>> START Exercise materials

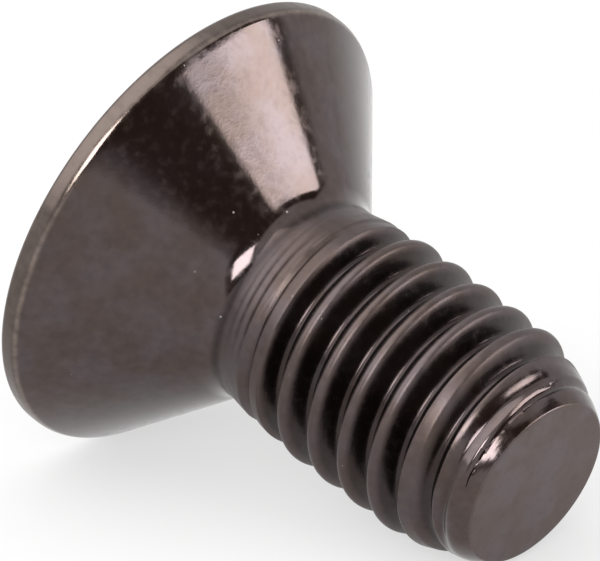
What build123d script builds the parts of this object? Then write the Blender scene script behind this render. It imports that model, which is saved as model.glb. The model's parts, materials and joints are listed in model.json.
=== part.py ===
from build123d import *

import os
from math import atan2, cos, degrees, radians, sin, tan

# Countersunk socket screw, M6 x 12: one cold-formed and thread-rolled piece of steel.
# It is drawn upright along Z, with the head's face at z = 0 and the point at z = length,
# and is then laid on its side, as a loose screw lies, with its point towards +X.
# Lengths are millimetres and angles are degrees.

# Overall
length = 12.05

# Head
head_diameter = 12.0
head_land = 0.42                # straight band round the rim
head_edge_radius = 0.16         # between the flat face and the band
cone_edge_radius = 0.08         # between the band and the cone
cone_angle = 90.0               # included angle of the countersink seat

# Neck, left at the diameter of the blank that the thread is rolled from
neck_depth = 0.27               # of the neck's surface below the full crests
neck_fillet_radius = 0.45
neck_length = 0.5               # from the foot of the cone to the collar
collar_length = 0.65            # swells towards the thread, up to where the grooves start
collar_depth = 0.15             # of its end below the full crests

# Rolled thread, metric coarse, right-hand
thread_diameter = 5.98
thread_pitch = 1.0
thread_angle = 60.0             # between the two flanks of a groove
thread_root_radius = 0.144
crest_sink = 0.04               # depth of the crests below the collar's end, where they come out
crest_rise = 1.25               # length over which the crests grow from there to full height
groove_fade = 0.75              # length over which the grooves fade out into the collar
thread_phase = -6.5             # turns the thread about the screw's axis
root_break = 25.0               # angle, round a root, at which it runs out on the core
crest_break = 20.0              # angle, round a crest, at which its flat top begins

# Point
point_length = 2.0              # taper that the first threads are rolled down on
point_diameter = 4.54
point_edge_radius = 0.3

# Hexagon socket
socket_across_flats = 4.0
socket_depth = 2.5              # straight part of the flats
socket_bottom_angle = 120.0
socket_mouth_diameter = 4.75
socket_mouth_angle = 120.0

# Worked out from the sizes above
head_radius = head_diameter / 2
crest_radius = thread_diameter / 2
neck_radius = crest_radius - neck_depth
collar_radius = crest_radius - collar_depth
cone_foot = head_land + (head_radius - neck_radius) / tan(radians(cone_angle / 2))
collar_start = cone_foot + neck_length
groove_start = collar_start + collar_length

# Basic thread triangle: its sharp tips lie above the crests and below the roots
flank = radians(thread_angle / 2)
triangle_height = thread_pitch / 2 / tan(flank)
triangle_top = crest_radius + triangle_height / 8
triangle_bottom = triangle_top - triangle_height
crest_round = triangle_top - crest_radius
root_centre = triangle_bottom + thread_root_radius / sin(flank)
core_radius = root_centre - thread_root_radius * cos(radians(root_break))

# Overlaps and overruns of the solids that the screw is put together from
overlap = 0.15                  # how far one solid reaches into the next
overrun = 0.6 * thread_pitch    # how far the thread starts before its crests show
foot_reach = 1.3                # the ridge's feet run on, past the core's surface, by this factor

# Lying on its side, it rests on the band of the head and on its last full crests
rest_tilt = degrees(atan2(head_radius - crest_radius, length - point_length - head_land))


def make_head():
    """Head, cone, neck, collar and the taper that the first groove fades out on."""
    outline = FilletPolyline(
        (0, 0),
        (head_radius, 0),
        (head_radius, head_land),
        (neck_radius, cone_foot),
        (neck_radius, collar_start),
        (collar_radius, groove_start),
        (core_radius - overlap, groove_start + groove_fade),
        (0, groove_start + groove_fade),
        radius=(0, head_edge_radius, cone_edge_radius, neck_fillet_radius, 0, 0, 0, 0),
        close=True,
    )
    return revolve(Plane.XZ * make_face(outline), Axis.Z)


def make_ridge_section():
    """One ridge of the thread: a blunt crest, straight flanks and feet that round off the roots."""
    crest_centre = crest_radius - crest_round * cos(radians(crest_break))
    flank_end = 90 - thread_angle / 2

    def on_root(angle):
        turn = radians(angle)
        return Vector(
            root_centre - thread_root_radius * cos(turn),
            thread_pitch / 2 - thread_root_radius * sin(turn),
        )

    def on_crest(angle):
        turn = radians(angle)
        return Vector(crest_centre + crest_round * cos(turn), crest_round * sin(turn))

    flank_foot = on_root(flank_end)
    foot = flank_foot + (on_root(root_break) - flank_foot) * foot_reach
    inside = Vector(core_radius - overlap, foot.Y)
    above = [inside, foot, flank_foot, on_crest(flank_end), on_crest(crest_break)]
    below = [Vector(corner.X, -corner.Y) for corner in reversed(above)]
    return Plane.XZ * make_face(Polyline(*above, *below, close=True))


def make_thread():
    """Core and helical ridge, trimmed where the crests rise at the neck and at the point."""
    ridge_start = collar_start - overrun
    helix = Helix(
        pitch=thread_pitch,
        height=length + thread_pitch - ridge_start,
        radius=crest_radius,
        center=(0, 0, ridge_start),
    )
    ridge = sweep(Pos(0, 0, ridge_start) * make_ridge_section(), path=helix, is_frenet=True)
    core_start = ridge_start - 2 * thread_pitch
    core_end = length + 3 * thread_pitch
    core = Pos(0, 0, core_start) * Cylinder(
        core_radius,
        core_end - core_start,
        align=(Align.CENTER, Align.CENTER, Align.MIN),
    )
    rolled = core + Rot(0, 0, thread_phase) * ridge
    first_radius = collar_radius - crest_sink
    crest_slope = (collar_depth + crest_sink) / crest_rise
    point_slope = (crest_radius - point_diameter / 2) / point_length
    sunk_radius = neck_radius - overlap / 2
    clear_radius = crest_radius + 2 * overlap
    limits = FilletPolyline(
        (0, core_start + thread_pitch),
        (sunk_radius, core_start + thread_pitch),
        (sunk_radius, groove_start + (sunk_radius - first_radius) / crest_slope),
        (clear_radius, groove_start + (clear_radius - first_radius) / crest_slope),
        (clear_radius, length - point_length - (clear_radius - crest_radius) / point_slope),
        (point_diameter / 2, length),
        (0, length),
        radius=(0, 0, 0, 0, 0, point_edge_radius, 0),
        close=True,
    )
    return rolled & revolve(Plane.XZ * make_face(limits), Axis.Z)


def make_socket():
    """The hexagon that the key enters, with a lead-in at the mouth and a conical bottom."""
    corner_radius = socket_across_flats / 2 / cos(radians(30))
    cone_height = corner_radius / tan(radians(socket_bottom_angle / 2))
    flat_drop = (corner_radius - socket_across_flats / 2) / tan(radians(socket_bottom_angle / 2))
    wall_foot = socket_depth - flat_drop
    hexagon = RegularPolygon(radius=socket_across_flats / 2, side_count=6, major_radius=False)
    prism = extrude(hexagon, amount=wall_foot + cone_height)
    punch_outline = Polyline(
        (0, 0),
        (corner_radius, 0),
        (corner_radius, wall_foot),
        (0, wall_foot + cone_height),
        close=True,
    )
    punch = prism & revolve(Plane.XZ * make_face(punch_outline), Axis.Z)
    mouth_radius = socket_mouth_diameter / 2
    mouth_depth = mouth_radius / tan(radians(socket_mouth_angle / 2))
    mouth_outline = Polyline((0, 0), (mouth_radius, 0), (0, mouth_depth), close=True)
    mouth = revolve(Plane.XZ * make_face(mouth_outline), Axis.Z)
    return punch + mouth


def lay_down(screw):
    """Tips the screw over to where it rests, and sets the origin below the middle of its box."""
    tipped = Rot(0, 90 + rest_tilt, 0) * screw
    box = tipped.bounding_box()
    return Pos(-box.center().X, -box.center().Y, -box.min.Z) * tipped


os.makedirs("parts", exist_ok=True)
screw = lay_down(make_head() + make_thread() - make_socket())

export_step(screw, "parts/socket_screw.step")
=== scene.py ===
import json
import math
import bpy
from mathutils import Matrix, Vector


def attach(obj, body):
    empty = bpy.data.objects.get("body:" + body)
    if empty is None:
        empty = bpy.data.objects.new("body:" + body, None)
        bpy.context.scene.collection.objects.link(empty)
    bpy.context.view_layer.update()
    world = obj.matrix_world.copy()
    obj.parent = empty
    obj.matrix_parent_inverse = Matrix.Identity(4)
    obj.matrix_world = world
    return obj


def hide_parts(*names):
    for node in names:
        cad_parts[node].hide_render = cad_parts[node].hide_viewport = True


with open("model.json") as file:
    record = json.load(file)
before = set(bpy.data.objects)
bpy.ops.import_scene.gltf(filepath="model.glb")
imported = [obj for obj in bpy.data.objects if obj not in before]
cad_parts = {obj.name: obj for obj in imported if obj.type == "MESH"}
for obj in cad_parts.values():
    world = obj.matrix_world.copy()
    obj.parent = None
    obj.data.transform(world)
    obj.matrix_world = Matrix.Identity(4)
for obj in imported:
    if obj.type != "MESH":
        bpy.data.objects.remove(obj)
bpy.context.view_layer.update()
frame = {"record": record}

# M6 x 12 countersunk socket screw in black oxide steel, lying on its side.
# Sizes in the dictionaries are millimetres and degrees. The mesh is made in the screw's own
# axes, head down at z = 0 and point up, and is then laid where the frame has the screw.
mm = 0.001

mounts = {mount["name"]: mount for mount in frame["record"]["mounts"]}
tipCentre = Vector(mounts["point_face"]["pos_m"])
screwAxis = Vector(mounts["point_face"]["axis"]).normalized()

# outer skin, from the flat of the head to the point
skin = {
    "length": 12.05,
    "headRadius": 5.998,
    "headLand": 0.475,          # straight band round the rim
    "headEdge": 0.16,
    "coneEdge": 0.3,
    "neckRadius": 2.72,
    "neckFillet": 0.95,
    "neckLength": 0.447,
    "collarLength": 0.65,
    "collarRadius": 2.84,
    "markHeight": 0.013,        # of the faint rolling marks on the collar
    "markPitch": 0.24,
    "markAngle": 237.0,
    "markSpread": 8,            # the higher, the shorter the marks are round the collar
    "markFade": (0.1, 0.15),    # they come up from before to past the collar's start
    "grooveSlope": 0.8,         # how steeply the first groove sinks into the collar
    "crestRadius": 2.99,
    "crestRound": 0.16,
    "crestSink": 0.04,          # depth of the first crests below the collar's end
    "crestRise": 1.25,          # length over which they grow to full height
    "crestLead": 0.6,           # the helix starts this many pitches before the collar
    "pitch": 1.0,
    "rootRound": 0.144,
    "flankAngle": 30.0,
    "phase": -6.5,              # turns the thread about the screw's axis
    "pointLength": 2.0,
    "pointRadius": 2.28,
    "pointRound": 0.5,          # the last of the point, which curves in more steeply
    "pointCurve": 0.8,
    "pointEdge": 0.1,
    "pointShift": 0.07,         # the end stands a little off the screw's axis
    "pointShiftAngle": 320.0,
    "pointShiftFrom": (1.0, 0.4),       # it moves over between these, measured from the end
    "grooveDeeper": 0.25,       # how much deeper the groove is on the point
    "grooveDeeperFrom": (1.2, 0.4),     # and between which places it gets so
    "grooveEnd": 11.85,         # where the helical groove has run out on the point
    "grooveFade": 0.15,
    "ringPlace": 11.32,         # shallow ring left beside it
    "ringDepth": 0.12,
    "ringWidth": 0.17,
    "ringFrom": (160.0, 190.0),         # angles over which the ring comes in
    "ringTo": (290.0, 330.0),           # and goes out
    "blend": 0.07,              # softness where the grooves run out on the collar
    "pointBlend": 0.05,         # and on the point
    "mouthRadius": 2.375,
    "columns": 288,
    "rowsPerPitch": 26,
    "rowsFrom": 0.02,           # the helical rows start this far before the collar
    "rowsTo": 0.17,             # and stop this far before the end
    "rowClearance": 0.35,       # share of a row kept free beside the plain rings
    "sharpAngle": 32.0,         # edges that turn by more than this stay sharp
}

coneFoot = skin["headLand"] + skin["headRadius"] - skin["neckRadius"]
collarStart = coneFoot + skin["neckLength"]
grooveStart = collarStart + skin["collarLength"]
crestAnchor = collarStart - skin["crestLead"] * skin["pitch"]    # a crest passes the phase angle here
pointTaper = (skin["crestRadius"] - skin["pointRadius"]) / skin["pointLength"]


def softMin(a, b, k):
    h = max(0.0, min(1.0, 0.5 + 0.5 * (b - a) / k))
    return b * (1 - h) + a * h - k * h * (1 - h)


def softMax(a, b, k):
    return -softMin(-a, -b, k)


def rising(value, low, high):
    t = max(0.0, min(1.0, (value - low) / (high - low)))
    return t * t * (3 - 2 * t)


def risingToEnd(z, places):
    first, last = places
    return rising(z, skin["length"] - first, skin["length"] - last)


def threadSection(offset):
    # radius of the rolled thread at this distance from the nearest crest
    flank = math.radians(skin["flankAngle"])
    triangleHeight = skin["pitch"] / 2 / math.tan(flank)
    crestCentre = skin["crestRadius"] - skin["crestRound"]
    sharpTop = crestCentre + skin["crestRound"] / math.sin(flank)
    rootCentre = sharpTop - triangleHeight + skin["rootRound"] / math.sin(flank)
    fromCrest = abs(offset)
    fromRoot = skin["pitch"] / 2 - fromCrest
    if fromCrest < skin["crestRound"] * math.cos(flank):
        return crestCentre + math.sqrt(skin["crestRound"] ** 2 - fromCrest ** 2)
    if fromRoot < skin["rootRound"] * math.cos(flank):
        return rootCentre - math.sqrt(skin["rootRound"] ** 2 - fromRoot ** 2)
    return sharpTop - fromCrest / math.tan(flank)


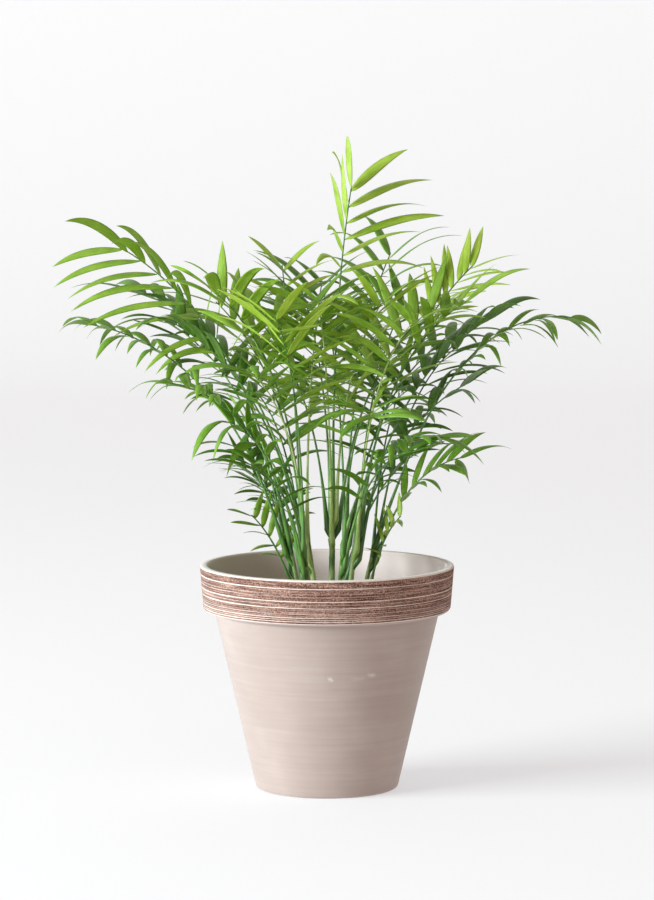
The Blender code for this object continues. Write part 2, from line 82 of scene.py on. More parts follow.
# A frond's rib
RIB_STEPS = 24
RIB_FOOT_RADIUS = 0.0019
RIB_TIP_RADIUS = 0.0012
RIB_SECTIONS = (0, 6, 11, 14, 17, 19, 22, 24)
RIB_SWAYS = (0, 4, -4, 8, -8, 12, -12, 17, -17)  # degrees
RIB_DROPS = (0, 0.1, 0.2, 0.3)  # of the cane's height
RIB_ROOM = 0.5  # of its radius, kept free between a rib and its cane

# A leaflet
LEAF_STEPS = 12
LEAF_WIDEST = 0.38  # where along its length
LEAF_FULLNESS = 1.5
LEAF_ROOT = 0.11  # its width there, as a share of the widest
LEAF_THICKNESS = 0.013  # as a share of its length
LEAF_ROOT_THICKNESS = 0.0004
LEAF_SECTIONS = (0, 5, 12)
DROOPING = 0.8  # from here on a leaflet has one more section, as it bends more
DROOPING_SECTIONS = (0, 4, 8, 12)
LEAF_TIP_SPREAD = 0.6  # how far the last leaflets spread off the rib, as a share of the lowest
LEAF_FREE = 1  # the step past which a leaflet is clear of its own rib
LEAF_TRIES = 10
LAST_PAIR = 0.6  # of a pair's spacing, from the last pair to the blade's end
LAST_LEAF = 0.985  # how far along the blade the last leaflet can sit
HAND_STAGGER = 0.25  # of a pair's spacing, between its two leaflets
CLEARANCE = 0.0005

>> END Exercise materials

Exercise requirements:
Reproduce the records above exactly, from the first line through the line containing "from math import", and output nothing else.

Response:
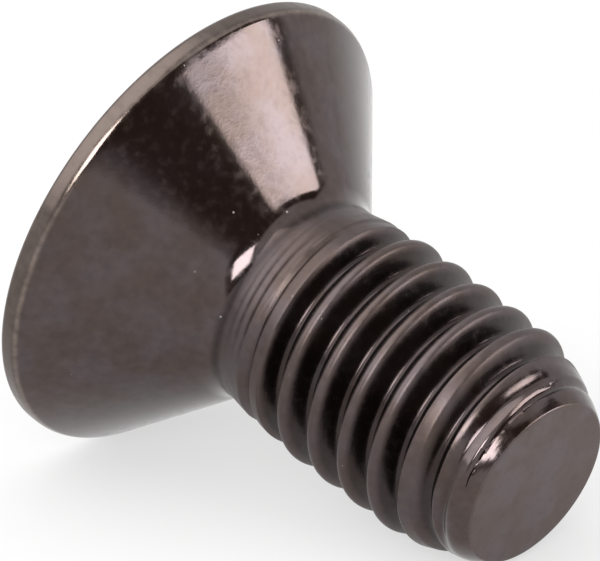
What build123d script builds the parts of this object? Then write the Blender scene script behind this render. It imports that model, which is saved as model.glb. The model's parts, materials and joints are listed in model.json.
=== part.py ===
from build123d import *

import os
from math import atan2, cos, degrees, radians, sin, tan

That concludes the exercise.